Sur le quatrième moyen, tiré d'une violation des droits de la défense

- Arguments des parties

67.
    Le requérant fait valoir que les notes du 11 juin et du 2 décembre 1999 constituent en réalité des mesures disciplinaires visant à constater et à sanctionner son éventuel comportement répréhensible, lesquelles ont été, de ce fait, prises en violation de ses droits de la défense. En effet, dans cette hypothèse, l'administration serait tenue de respecter les règles du statut relatives aux mesures disciplinaires.

68.
    Il affirme également que la décision du 16 décembre 1999 de le réaffecter à l'unité «Produits chimiques», démontre le caractère vexatoire des mesures prises contre lui.

69.
    La Commission rétorque que la décision de transfert ne constitue pas une mesure disciplinaire sanctionnant un quelconque comportement du requérant.
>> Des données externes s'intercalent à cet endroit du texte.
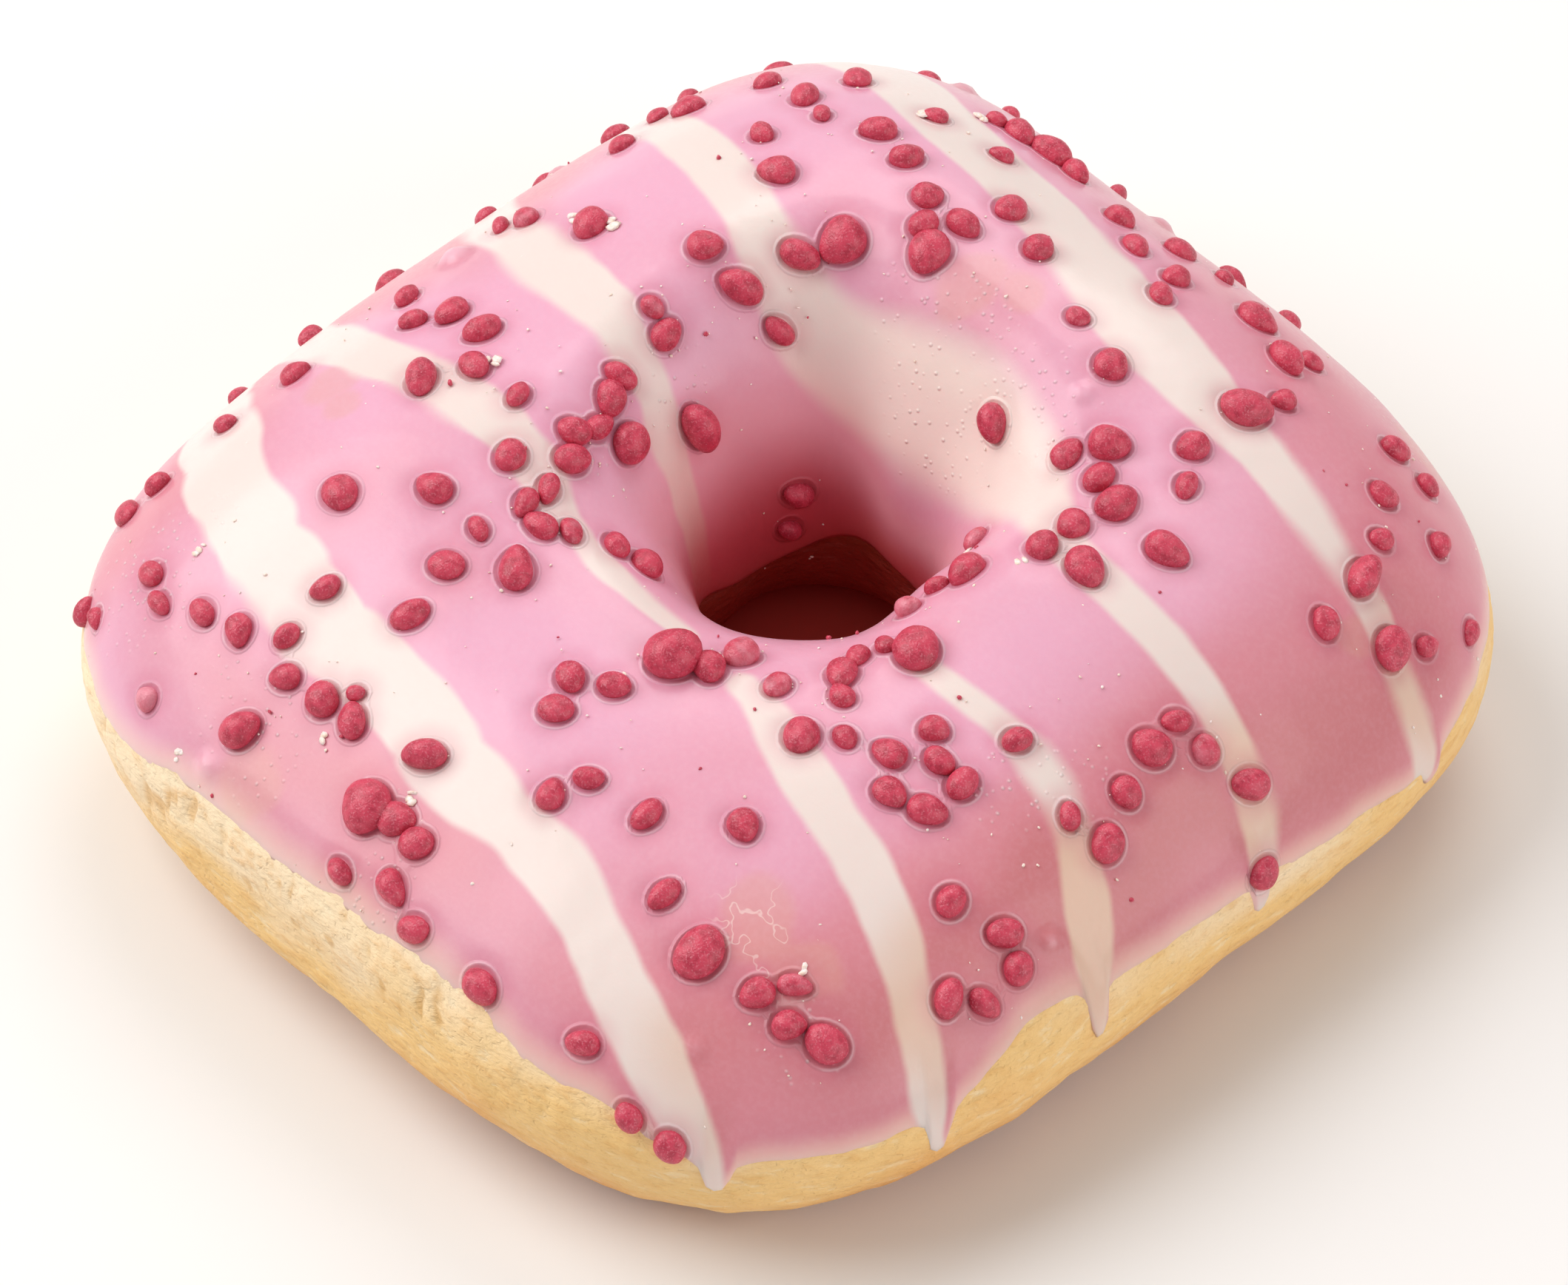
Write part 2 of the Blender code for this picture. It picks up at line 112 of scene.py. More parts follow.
# The granules in view, by region, each as turn, across, length
GRANULES = (
    # left side
    (209, 1.47, 2.4), (215, 1.55, 1.9), (220, 1.66, 2.2), (221, 1.75, 2.5), (229, 1.86, 2.3),
    (231.5, 1.80, 1.8), (232, 1.62, 2.2), (235.5, 1.62, 2.2), (239, 1.55, 2.4), (243, 1.51, 2.5),
    (246.5, 1.45, 2.1), (250.5, 1.50, 2.3), (255.5, 1.48, 2.6), (257.5, 1.43, 1.4), (260, 1.47, 2.8),
    (252, 1.63, 3.2), (242.5, 1.75, 1.9), (243.5, 1.35, 2.3), (231.5, 1.27, 2.8), (234, 1.13, 2.7),
    (243, 1.09, 2.0), (247.5, 1.17, 2.6), (253, 1.08, 3.6), (252.5, 1.27, 2.9), (213.5, 1.19, 3.2),
    (210, 1.12, 2.5), (216, 1.01, 2.1), (229.5, 0.99, 2.5), (201.5, 1.17, 2.9), (198, 1.27, 2.7),
    (200, 1.33, 2.2), (194, 1.43, 2.2), (178, 1.43, 1.9), (176, 1.38, 2.4),
    # near left side
    (269, 1.57, 3.9), (272.5, 1.55, 2.8), (276, 1.56, 2.5), (270.5, 1.71, 2.2), (276.5, 1.66, 2.8),
    (280.5, 1.70, 2.4), (270, 1.43, 3.2), (277, 1.16, 2.4), (283.5, 1.12, 2.4), (279, 1.22, 2.5),
    (286, 1.34, 2.4), (289, 1.28, 2.2),
    # near corner
    (298, 1.28, 2.6), (303, 1.39, 2.6), (308, 1.47, 3.9), (310, 1.25, 2.4), (313.8, 1.53, 2.5),
    (317.2, 1.52, 2.4), (316.8, 1.59, 2.4), (320, 1.64, 3.1), (299.5, 1.70, 2.4), (289, 1.71, 2.8),
    (304.5, 1.84, 2.2), (308, 1.90, 2.4), (316.5, 1.09, 2.8), (323.5, 1.11, 1.9), (323.5, 1.02, 2.1),
    (330, 1.17, 2.6), (337.8, 1.17, 2.1), (336.8, 1.23, 2.4), (338.8, 1.29, 2.6), (329, 1.24, 2.5),
    (333.3, 1.30, 2.8),
    # near right side
    (348.7, 1.28, 2.2), (350.3, 1.46, 2.1), (353, 1.55, 2.8), (358, 1.49, 2.3), (3.9, 1.45, 2.9),
    (8.6, 1.44, 2.2), (9.3, 1.52, 2.2), (333.5, 1.47, 2.4), (338.3, 1.58, 2.6), (338.8, 1.66, 2.4),
    (331.4, 1.64, 2.8), (334.8, 1.69, 2.5), (11.3, 1.64, 2.9), (8.6, 1.88, 2.5), (37.5, 1.51, 3.4),
    (30.5, 1.50, 2.4), (33, 1.64, 3.3), (36, 1.71, 2.0), (41, 1.81, 2.1), (43, 1.52, 2.0),
    (46.5, 1.66, 2.1), (48.5, 1.52, 2.4), (56, 1.59, 2.7), (53.5, 1.66, 2.0),
    # right arm
    (28.2, 1.19, 3.3), (18, 1.10, 3.2), (18.5, 0.98, 2.6), (26.5, 1.01, 2.5), (34, 1.06, 3.3),
    (39, 1.00, 2.6), (46.6, 1.01, 3.0), (45.5, 0.84, 2.5), (47.5, 1.16, 2.5), (40.5, 1.16, 2.2),
    (63.1, 1.06, 2.6), (64.5, 0.61, 2.9), (55, 1.27, 3.9), (57.5, 1.35, 2.0),
    # far right side
    (64.8, 1.42, 3.0), (66, 1.50, 2.0), (72, 1.45, 3.2), (76.1, 1.27, 2.2), (79.5, 1.35, 2.3),
    (74.7, 1.07, 1.8), (81.5, 1.53, 1.9), (86.7, 1.35, 2.3), (86, 1.48, 2.8), (93, 1.41, 2.4),
    (91.8, 1.13, 2.4), (101, 1.17, 2.8), (104.8, 1.05, 2.7), (113.7, 1.06, 2.4), (111.5, 0.97, 2.4),
    (107.5, 0.88, 3.5), (102.5, 1.46, 2.4), (106.5, 1.46, 3.4), (110.5, 1.44, 2.7), (109, 1.30, 1.9),
    (113.5, 1.43, 1.7), (119.3, 1.30, 1.9),
    # far left side
    (120, 1.13, 2.7), (125.8, 1.18, 2.8), (130, 1.37, 2.5), (134, 1.22, 1.8), (136.2, 1.29, 2.7),
    (140, 1.40, 2.4), (142.8, 1.19, 2.1), (142, 1.07, 2.8), (139.5, 0.76, 3.0), (129, 0.80, 3.6),
    (149.5, 1.42, 2.7), (152.5, 1.48, 1.9), (158.5, 1.42, 2.2), (161.5, 0.92, 2.6), (157, 0.73, 3.4),
    (148, 0.57, 2.6), (173.5, 1.21, 2.8),
    # round the hole
    (180.5, 0.85, 1.9), (182, 0.74, 2.5), (200.5, 0.75, 2.6), (208, 0.73, 2.8), (216.5, 0.72, 2.5),
    (215, 0.61, 3.1), (188.5, 0.46, 3.8), (221, 0.79, 2.5), (228, 0.78, 2.8), (237, 0.88, 2.4),
    (240, 0.98, 2.4), (245.5, 0.97, 2.6), (248, 0.87, 2.1), (252, 0.72, 2.2), (257.5, 0.63, 3.0),
    (145.5, 0.16, 2.4), (150, 0.07, 2.1), (289, 1.00, 4.2), (296.5, 0.95, 2.6), (301, 0.82, 2.8),
    (311, 0.95, 2.2), (324, 0.93, 2.8), (328, 0.86, 2.0), (340.5, 0.99, 3.5), (335, 0.86, 1.8),
    (347, 0.70, 2.2), (4, 0.80, 2.9), (357, 0.73, 2.0), (28, 0.53, 2.3),
)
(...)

- Appréciation du Tribunal

70.
    Il a été précédemment constaté dans le cadre du premier moyen que la décision de transfert a été adoptée dans l'intérêt du service et n'a porté atteinte ni à la position statutaire du requérant ni au principe de correspondance entre le grade et l'emploi. Dès lors, étant considéré que les nouvelles fonctions qui lui ont été attribuées correspondent à son grade, il ne saurait être question de mesures disciplinaires (voir arrêt du Tribunal du 6 novembre 1991, von Bonkewitz-Lindner/Parlement, T-33/90, Rec. p. II-1251, point 93).

71.
    De surcroît, il convient de constater que, s'il est vrai que l'administration a tout intérêt à affecter les fonctionnaires en considération de leurs aptitudes et de leurs préférences personnelles, il ne saurait être reconnu pour autant à un fonctionnaire le droit d'exercer ou de conserver des fonctions spécifiques (voir arrêt W/Commission, précité, point 105).

72.
    Enfin, s'agissant de la décision du 16 décembre 1999 de réaffecter de nouveau le requérant à l'unité «Produits chimiques», il importe de relever que cette décision ne fait pas l'objet du présent recours et qu'elle ne peut pas, en tout état de cause, constituer un indice du caractère vexatoire des mesures prises contre lui dès lors que l'intérêt du service a justifié sa première réaffectation dans l'unité de l'industrie agroalimentaire en qualité de chef adjoint d'unité.

73.
    Par conséquent, la décision de réaffecter le requérant à l'unité de l'industrie agroalimentaire ne saurait constituer une mesure disciplinaire. Partant, le moyen tiré d'une violation des droits de la défense doit être rejeté.

74.
    Il s'ensuit que la présente demande en annulation doit être rejetée dans son entier.

Sur les conclusions en indemnité

75.
    Le requérant affirme avoir subi un préjudice tant matériel que moral du fait de l'adoption de la décision de transfert. Ces préjudices consisteraient en de possibles retards dans l'avancement de sa carrière et en une atteinte à sa réputation. En outre, de telles décisions auraient altéré sa confiance personnelle et son rendement et auraient des répercussions psychologiques.

76.
    Toutefois, il convient de rappeler que, selon une jurisprudence constante, l'engagement de la responsabilité non contractuelle de la Communauté suppose la réunion d'un ensemble de conditions constituées par l'illégalité du comportement reproché à l'institution communautaire, la réalité du dommage et l'existence d'un lien de causalité entre le comportement reproché et le préjudice invoqué (voir, notamment, arrêt du Tribunal du 16 septembre 1998, Rasmussen/Commission, T-234/97, RecFP p. I-A-507 et II-1533, point 71).

77.
    Or, ainsi qu'il résulte de l'examen des griefs fournis à l'appui des demandes en annulation et seuls présentés par le requérant à l'appui de sa demande en réparation, ce dernier n'a fourni aucune preuve d'illégalités commises par la Commission.

78.
    Par conséquent, les conclusions en indemnité doivent être rejetées.

79.
    Il ressort de tout ce qui précède que le recours doit être rejeté dans son intégralité.

Sur les dépens

80.
    Aux termes de l'article 87, paragraphe 2, du règlement de procédure du Tribunal, toute partie qui succombe est condamnée aux dépens, s'il est conclu en ce sens. Toutefois, selon l'article 88 du même règlement, dans les litiges entre les Communautés et leurs agents, les frais exposés par les institutions restent à la charge de celles-ci. Chaque partie supportera donc ses propres dépens.

Par ces motifs,

LE TRIBUNAL (cinquième chambre)

déclare et arrête:

1)    Le recours est rejeté.

2)    Chacune des parties supportera ses propres dépens.

Lindh García-Valdecasas Cooke

Ainsi prononcé en audience publique à Luxembourg, le 6 mars 2001.

Le greffier

Le président

H. Jung

P. Lindh


1: Langue de procédure: le français.